Textes

Primo Levi
la trêve (pages 25 à 27)

 

Urbinek n’était rien. C’était un enfant de la mort, un enfant d’Auschwitz. Il ne paraissait pas plus de trois ans. Personne ne savait rien de lui, il ne savait pas parler, il n’avait pas de nom : ce nom curieux d'Hurbinek lui venait de nous, peut-être d'une des femmes qui avait rendu ainsi un des sons inarticulés que l'enfant émettait parfois. Il était paralysé à partir des reins et avait les jambes atrophiées, maigres comme des flûtes ; mais ses yeux, perdus dans un visage triangulaire et émacié, étincelaient, terriblement vifs, suppliants, affirmatifs, pleins de la volonté de briser ses chaînes, de rompre les barrières mortelles de son mutisme. La parole qui lui manquait, que personne ne s'était soucié de lui apprendre, le besoin de la parole jaillissait dans son regard avec une force explosive ; un regard à la fois sauvage et humain, un regard adulte qui jugeait, que personne d'entre-nous n'arrivait à soutenir, tant il était chargé de force et de douleur.

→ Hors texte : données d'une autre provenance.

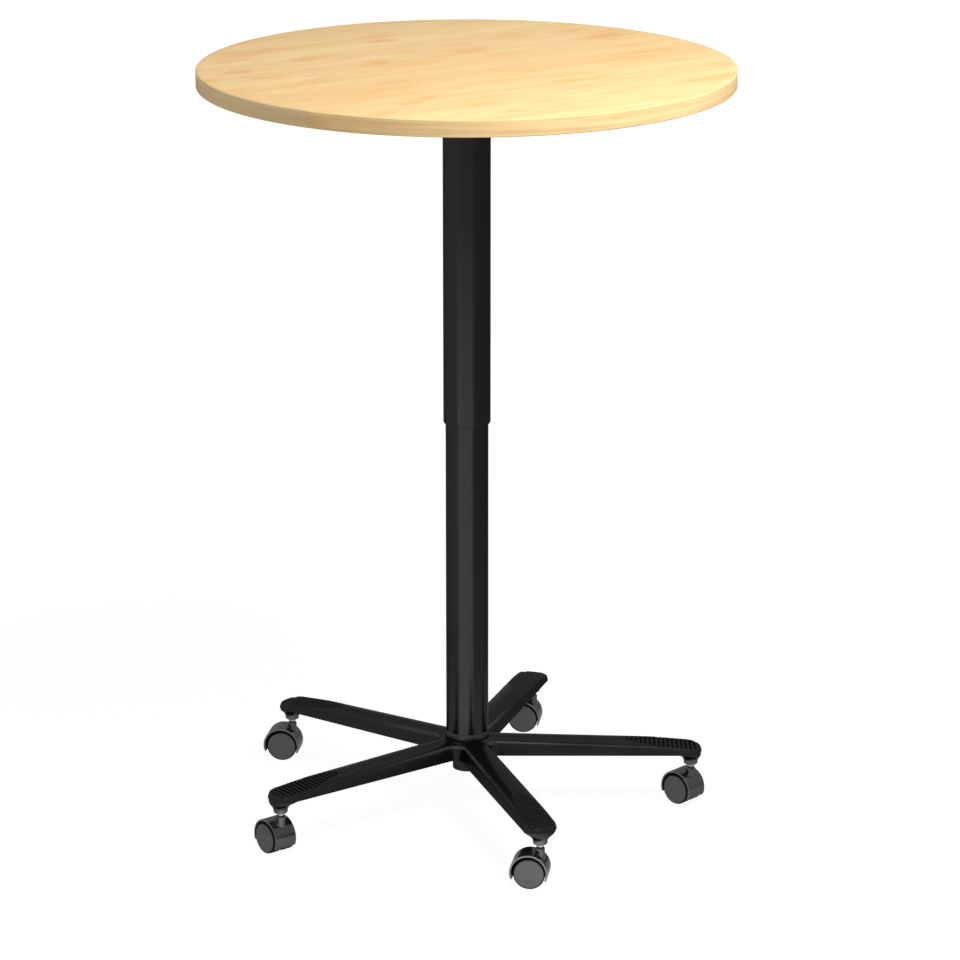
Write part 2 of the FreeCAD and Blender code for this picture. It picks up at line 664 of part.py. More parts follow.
def star_base():
    """One casting: five crowned, drafted arms with flat foot pads, and the column's hub."""
    body = new_body("star_base")
    at_bottom = raised("arm_bottom")
    at_tip = Placement(Vector(value("castor_circle"), 0, 0), Rotation())

    # flared boss for the castor's socket, trimmed to the arm's outline
    flare = new_sketch(body, "socket_boss", "XZ_Plane", at_tip)
    draw_loop(flare, [
        ("0", "socket_boss_bottom"), ("socket_boss_radius", "socket_boss_bottom"),
        ("socket_boss_radius", "socket_flare_start", "-socket_flare_radius"),
        ("socket_boss_radius + socket_flare_width", "arm_bottom - socket_flare_land"),
        ("socket_boss_radius + socket_flare_width", "arm_bottom"), ("0", "arm_bottom"),
    ])
    turn(body, "Revolution", flare)
    trim = new_sketch(body, "boss_trim", "XY_Plane", at_bottom)
    draw_loop(trim, [("arm_side_end - boss_trim_half", "-boss_trim_half"),
                     ("arm_side_end + boss_trim_half", "-boss_trim_half"),
                     ("arm_side_end + boss_trim_half", "boss_trim_half"),
                     ("arm_side_end - boss_trim_half", "boss_trim_half")])
    draw_loop(trim, [("arm_side_end - boss_trim_start", "-arm_tip_half_width"),
                     *arm_outline()[1:5],
                     ("arm_side_end - boss_trim_start", "arm_tip_half_width")])
    extrude(body, "Pocket", trim, "arm_bottom - socket_boss_bottom")

    # drafted arm, crowned on top, with the sloping facet of the foot pad
    plan = new_sketch(body, "arm_plan", "XY_Plane", at_bottom)
    draw_loop(plan, arm_outline())
    extrude(body, "Pad", plan, "arm_block_height", draft="-arm_draft")
    tilt = Placement(Vector(), Rotation(Vector(1, 0, 0), value("crown_slope")))
    crown = new_sketch(body, "crown", "YZ_Plane", tilt)
    drop = "(crown_radius - sqrt(crown_radius ^ 2 - crown_half_width ^ 2))"
    shoulder = f"(crown_start_height - {drop})"
    draw_loop(crown, [
        ("crown_half_width", shoulder, "crown_radius"), ("-crown_half_width", shoulder),
        ("-crown_half_width", "crown_start_height + crown_cut_height"),
        ("crown_half_width", "crown_start_height + crown_cut_height"),
    ])
    extrude(body, "Pocket", crown, "3 * arm_side_end", both_ways=True)
    pad_sketch = new_sketch(body, "foot_pad", "XZ_Plane")
    draw_loop(pad_sketch, [
        ("pad_start - pad_cut_back", "pad_start_height + pad_cut_back * tan(pad_slope)"),
        ("pad_start + pad_cut_reach", "pad_start_height - pad_cut_reach * tan(pad_slope)"),
        ("pad_start + pad_cut_reach", "crown_start_height + crown_cut_height"),
        ("pad_start - pad_cut_back", "crown_start_height + crown_cut_height"),
    ])
    extrude(body, "Pocket", pad_sketch, "4 * arm_half_width", both_ways=True)

    # hollow cells between ribs under the arm, and the bore for the socket
    cells = new_sketch(body, "cells", "XY_Plane", at_bottom)
    for number in range(UNDERSIDE_CELLS):
        draw_loop(cells, cell(f"cell_start + {number} * (cell_length + rib_thickness)",
                              "cell_length"))
    extrude(body, "Pocket", cells, "cell_depth", reverse=True)
    tip_cells = new_sketch(body, "tip_cells", "XY_Plane", at_bottom)
    for number in range(TIP_CELLS):
        draw_loop(tip_cells, cell(f"tip_cell_start + {number} * (tip_cell_length + rib_thickness)",
                                  "tip_cell_length"))
    extrude(body, "Pocket", tip_cells, "tip_cell_depth", reverse=True)
    socket = new_sketch(body, "socket_bore", "XZ_Plane", at_tip)
    draw_loop(socket, ring("0", "socket_bore", "boss_bottom", "socket_bore_top"))
    turn(body, "Groove", socket)

    # five arms about the column's axis
    doc.recompute()
    pattern = body.newObject("PartDesign::PolarPattern", "five_arms")
    pattern.TransformMode = "Whole shape"
    pattern.Axis = (plan, ["N_Axis"])
    pattern.Angle = 360.0
    pattern.Occurrences = ARM_COUNT
    body.Tip = pattern

    # hub with the boss below it, web between the arms and the stepped bore for the column
    hub = new_sketch(body, "hub", "XZ_Plane")
    draw_loop(hub, [
        ("0", "boss_bottom"), ("boss_radius", "boss_bottom"), ("boss_radius", "hub_step"),
        ("hub_radius", "hub_step"), ("hub_radius", "web_top"),
        ("hub_top_radius", "hub_top"), ("0", "hub_top"),
    ])
    turn(body, "Revolution", hub)
    web = new_sketch(body, "web", "XY_Plane", at_bottom)
    draw_loop(web, web_outline())
    extrude(body, "Pad", web, "web_top - arm_bottom", draft="-arm_draft")
    bore = new_sketch(body, "column_bore", "XZ_Plane")
    stud_hole = "(stud_radius + stud_clearance)"
    draw_loop(bore, [
        ("0", "boss_bottom - bore_overcut"), ("boss_counterbore", "boss_bottom - bore_overcut"),
        ("boss_counterbore", "boss_floor"), (stud_hole, "boss_floor"),
        (stud_hole, "lower_tube_seat"), (LOWER_RADIUS, "lower_tube_seat"),
        (LOWER_RADIUS, "hub_top + bore_overcut"), ("0", "hub_top + bore_overcut"),
    ])
    turn(body, "Groove", bore)


# ---------------------------------------------------------------- castors

def castor_placement(number):
    """Frame of a castor: on its stem's axis, +X towards the side that trails."""
    angle = math.radians(number * ARM_STEP)
    reach = value("castor_circle")
    return Placement(Vector(reach * math.cos(angle), reach * math.sin(angle), 0),
                     Rotation(Vector(0, 0, 1), CASTOR_TRAIL[number]))


def castor_socket(number):
    """Flanged sleeve pressed into the arm's tip."""
    turned_part(f"castor_socket_{number + 1}", [
        ("stem_pin_radius", "sleeve_bottom"),
        ("sleeve_flange_radius - sleeve_bevel", "sleeve_bottom"),
        ("sleeve_flange_radius", "sleeve_bottom + sleeve_bevel"),
        ("sleeve_flange_radius", "socket_boss_bottom"),
        ("socket_bore", "socket_boss_bottom"),
        ("socket_bore", "sleeve_top"),
        ("stem_pin_radius", "sleeve_top"),
    ], castor_placement(number))


def castor_stem(number):
    """Steel stem: grip pin with a ring groove, flange, swivel shaft and a snap tip."""
    neck = "(stem_pin_radius - stem_ring_groove)"
    groove = "(stem_pin_top - stem_ring_place)"
    turned_part(f"castor_stem_{number + 1}", [
        ("0", "stem_tip_bottom"), ("stem_tip_radius", "stem_tip_bottom"),
        ("stem_tip_radius", "stem_shaft_bottom"), ("stem_shaft_radius", "stem_shaft_bottom"),
        ("stem_shaft_radius", "stem_flange_bottom"), ("stem_flange_radius", "stem_flange_bottom"),
        ("stem_flange_radius", "sleeve_bottom"), ("stem_pin_radius", "sleeve_bottom"),
        ("stem_pin_radius", f"{groove} - stem_ring_width"), (neck, f"{groove} - stem_ring_width"),
        (neck, groove), ("stem_pin_radius", groove),
        ("stem_pin_radius", "stem_pin_top - stem_pin_bevel"),
        ("stem_pin_radius - stem_pin_bevel", "stem_pin_top"), ("0", "stem_pin_top"),
    ], castor_placement(number))


def hood_point(angle):
    """Point on the hood's outer arc at an angle in degrees."""
    return (f"hood_centre_offset + hood_radius * cos({angle})",
            f"axle_height + hood_radius * sin({angle})")


def castor_hood(number):
    """Moulded hood over both wheels: shell, central web with the axle's eye, and neck."""
    body = new_body(f"castor_hood_{number + 1}")
    block = new_sketch(body, "block", "XZ_Plane")
    draw_loop(block, [
        (*hood_point("-hood_front_angle"), "hood_radius"),
        (*hood_point("90"), "hood_radius"),
        hood_point("180 + hood_back_angle"),
        ("axle_offset - hood_hub_half_length", "hood_hub_bottom"),
        ("axle_offset + hood_hub_half_length", "hood_hub_bottom"),
    ])
    extrude(body, "Pad", block, "2 * hood_half_width", both_ways=True)
    neck = new_sketch(body, "neck", "XZ_Plane")
    draw_loop(neck, ring("0", "neck_radius", "neck_bottom", "neck_top"))
    turn(body, "Revolution", neck)

    # room for the wheels on both sides of the web
    for facing in (1, -1):
        place = Placement(Vector(0, 0, facing * value("hood_web_half")), Rotation())
        room = new_sketch(body, "wheel_room", "XZ_Plane", place)
        draw_circle(room, "hood_centre_offset", "axle_height", "hood_radius - hood_wall")
        extrude(body, "Pocket", room, "hood_half_width", reverse=facing > 0)

    # stepped hole for the stem and the axle's eye
    hole = new_sketch(body, "stem_hole", "XZ_Plane")
    shaft = "(stem_shaft_radius + running_gap)"
    tip = "(stem_tip_radius + running_gap)"
    draw_loop(hole, [
        ("0", "stem_tip_bottom - stem_tip_room"), (tip, "stem_tip_bottom - stem_tip_room"),
        (tip, "stem_shaft_bottom - running_gap"), (shaft, "stem_shaft_bottom - running_gap"),
        (shaft, "neck_top - neck_mouth_depth"),
        ("neck_mouth_radius", "neck_top - neck_mouth_depth + neck_mouth_bevel"),
        ("neck_mouth_radius", "neck_top + neck_mouth_bevel"), ("0", "neck_top + neck_mouth_bevel"),
    ])
    turn(body, "Groove", hole)
    eye = new_sketch(body, "axle_eye", "XZ_Plane")
    draw_circle(eye, "axle_offset", "axle_height", "axle_radius")
    extrude(body, "Pocket", eye, "2 * hood_half_width", both_ways=True)
    body.Placement = castor_placement(number)


def castor_wheel(number, letter, facing):
    """Dished wheel with a closed, slightly domed face and a blind bore for the axle."""
    bore = "(axle_radius + running_gap)"
    face = "wheel_width"
    rim = "(wheel_radius - wheel_rim_thickness)"
    hollow = "(wheel_width - wheel_web_thickness)"
    flat = "(wheel_radius - wheel_rounding)"
    dome_radius = f"(({flat} ^ 2 + wheel_dome ^ 2) / (2 * wheel_dome))"
    upright = Placement(Vector(value("axle_offset"), facing * value("wheel_inner_face"),
                               value("axle_height")),
                        Rotation(Vector(1, 0, 0), -90 * facing))
    turned_part(f"castor_wheel_{number + 1}{letter}", [
        (bore, "0"), ("wheel_hub_radius", "0"), ("wheel_hub_radius", hollow), (rim, hollow),
        (rim, "0"), ("wheel_radius - wheel_bevel", "0"), ("wheel_radius", "wheel_bevel"),
        ("wheel_radius", f"{face} - wheel_rounding", "wheel_rounding"),
        (flat, face, dome_radius),
        ("0", f"{face} + wheel_dome"), ("0", "wheel_bore_depth"), (bore, "wheel_bore_depth"),
    ], castor_placement(number).multiply(upright))


def castor_axle(number):
    """Steel axle through the hood's web."""
    lying = Placement(Vector(value("axle_offset"), 0, value("axle_height")),
                      Rotation(Vector(1, 0, 0), 90))
    turned_part(f"castor_axle_{number + 1}",
                ring("0", "axle_radius", "-axle_half_length", "axle_half_length"),
                castor_placement(number).multiply(lying))


# ---------------------------------------------------------------- build, test and write

tabletop_board()
edge_band()
mounting_plate()
plate_screws()
release_lever()
lever_grip()
lever_pivot_pin()
upper_tube()
lower_tube()
lower_glide_bush()
upper_glide_bush()
column_collar()
gas_spring_cylinder()
piston_rod()
release_pin()
column_fasteners()
star_base()
for arm in range(ARM_COUNT):
    castor_socket(arm)
    castor_stem(arm)
    castor_hood(arm)
    castor_wheel(arm, "a", 1)
    castor_wheel(arm, "b", -1)
    castor_axle(arm)
doc.recompute()

faults = [f"{item.Name} of {item.getParentGeoFeatureGroup().Label}: {item.getStatusString()}"
          for item in doc.Objects if "Invalid" in item.State or "Error" in item.State]
faults += [f"{node.Label}: bad shape" for node in nodes
           if node.Shape.isNull() or not node.Shape.isValid()]
if faults:
    raise SystemExit("\n".join(faults))
for node in nodes:
    node.Shape.exportStep(f"parts/{node.Label}.step")
    box = node.Shape.BoundBox
    print(f"{node.Label}: {len(node.Shape.Solids)} solid(s), {node.Shape.Volume / 1000:.1f} cm3, "
          f"x {box.XMin:.1f}..{box.XMax:.1f}, y {box.YMin:.1f}..{box.YMax:.1f}, "
          f"z {box.ZMin:.1f}..{box.ZMax:.1f}")
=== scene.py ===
import json
import math

import bmesh
import bpy
import numpy as np
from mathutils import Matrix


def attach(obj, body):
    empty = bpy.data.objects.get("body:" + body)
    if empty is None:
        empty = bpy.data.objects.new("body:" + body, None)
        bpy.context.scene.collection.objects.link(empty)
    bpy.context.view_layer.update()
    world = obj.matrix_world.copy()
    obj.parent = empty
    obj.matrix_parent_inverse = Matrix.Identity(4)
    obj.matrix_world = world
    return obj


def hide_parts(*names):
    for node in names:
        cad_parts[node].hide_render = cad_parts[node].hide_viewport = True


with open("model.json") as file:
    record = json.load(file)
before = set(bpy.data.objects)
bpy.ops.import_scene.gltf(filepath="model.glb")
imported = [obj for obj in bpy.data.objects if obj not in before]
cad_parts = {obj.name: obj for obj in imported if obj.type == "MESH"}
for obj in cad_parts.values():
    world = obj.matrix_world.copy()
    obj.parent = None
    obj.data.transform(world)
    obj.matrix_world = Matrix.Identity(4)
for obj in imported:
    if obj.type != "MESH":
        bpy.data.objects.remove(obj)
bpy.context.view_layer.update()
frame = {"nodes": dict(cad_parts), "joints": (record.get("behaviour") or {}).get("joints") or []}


# ------------------------------------------------------------------ star base
# One die-cast piece: five crowned arms, 72 degrees apart, with drafted sides and a ribbed flat
# foot pad at each tip. It has a hub with a boss below and a flared boss under each tip, is
# hollow between ribs underneath, and is powder coated black all over.

ARM_STEP = math.radians(72)
BASE_LOW = 0.0875
FOOT_ROUNDING = 0.0006
ARM_HALF = 0.0250
ARM_TIP_HALF = 0.0268
SIDE_END = 0.343
TIP_SIDE_RADIUS = 0.019
TIP_FRONT_RADIUS = 0.030
DRAFT = math.tan(math.radians(15))
RIM_ROUNDING = 0.0032
CROTCH_CENTRE = 0.0595
CROTCH_RADIUS = 0.0097
CROWN_RADIUS = 0.050
RIDGE_START = 0.1147
RIDGE_SLOPE = 0.0265
PAD_START = 0.240
PAD_HEIGHT = 0.1083
PAD_SLOPE = 0.106
PAD_CREASE = 0.0004
PAD_MARGIN = (0.0001, 0.0004)
RIBBED_START = 0.238
GROOVE_PITCH = 0.0070
GROOVE_FLOOR = 0.00115
GROOVE_LIP = 0.00175
GROOVE_DEPTH = 0.0022
GROOVE_SIDE = (0.0185, 0.0215)
GROOVE_FRONT = (0.3590, 0.3605)
WEB_TOP = 0.1087
WEB_NEAR = 0.055
WEB_FAR = 0.075
HUB_TOP = 0.1139
HUB_LIMIT = HUB_TOP + 0.0001
HUB_TOP_RADIUS = 0.0355
HUB_RADIUS = 0.0430
HUB_CREASE = 0.0008
HUB_FLOOR = 0.092
COLUMN_BORE = 0.03265
SPRING_BORE = 0.0082
COUNTERBORE = 0.016
COUNTERBORE_TOP = 0.076
BOSS_RADIUS = 0.0228
BOSS_LOW = 0.0604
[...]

Personne sauf  Henek, mon voisin de lit, un jeune hongrois de quinze ans, robuste et florissant. Henek passait ses journées à côté du lit d'Hurbinek. Il était plus maternel que paternel : et sans doute, si notre cohabitation précaire s'était prolongée au delà d'un mois, Hurbinek, grâce à Henek, aurait-il appris à parler ; sûrement mieux qu'avec les jeunes polonaises trop tendres et futiles qui l'étourdissaient de caresses et de baisers mais n'entraient pas dans son intimité.

Au contraire Henek, avec une obstination tranquille, s’asseyait à côté du petit sphinx, protégé contre la puissance triste qui en émanait. Il lui portait à manger, arrangeait ses couvertures, le lavait avec des mains habiles, sans répugnance, et il lui parlait. Il lui parlait toute la journée, en hongrois naturellement, dans sa langue à lui, d’une voix lente et patiente. Au bout d’une semaine Henek annonça sérieusement, mais sans l’ombre d’une présomption que Urbinek  disait un mot. Quel mot ? Il l’ignorait, un mot difficile, pas hongrois, quelque chose comme “mass-klo", "matisklo”. La nuit, nous tendîmes l’oreille, et c’était vrai, du coin d'Urbinek venait de temps en temps un son, un mot, pas toujours le même à vrai dire, mais certainement un mot articulé, mieux, plusieurs mots articulés de façon très peu différente, des variations expé-rimentales autour d’un thème, d’une racine, peut- être d’un nom. Tant qu’il resta en vie, Urbinek poursuivit avec obstination ses expériences . Les jours suivants nous l’écoutions tous, en silence, anxieux de comprendre et il y avait parmi nous des représentants de  toutes les langues d’Europe, mais le mot d'Urbinek resta secret. Ce n’était certes pas un message, une révélation, mais peut-être son nom, si tant est qu’il en ait eu un. Peut-être, selon une de nos hypothèses voulait-il dire "manger" ou peut-être "pain" où "viande" en bohémien, comme le soutenait avec de bons arguments un de nous qui connaissait cette langue.

Urbinek qui avait trois ans, qui était né à Auschwitz et n’avait jamais vu un arbre, Urbinek qui avait combattu comme un homme jusqu’au dernier souffle pour entrer dans le monde des hommes, dont une puissance bestiale l’avait exclu. Urbinek le sans-nom dont le minuscule avant-bras portait le tatouage d’Auschwitz. Urbinek mourut les premiers jours de mars 1945, libre, mais non racheté. Il ne reste rien de lui, il témoigne à travers mes paroles.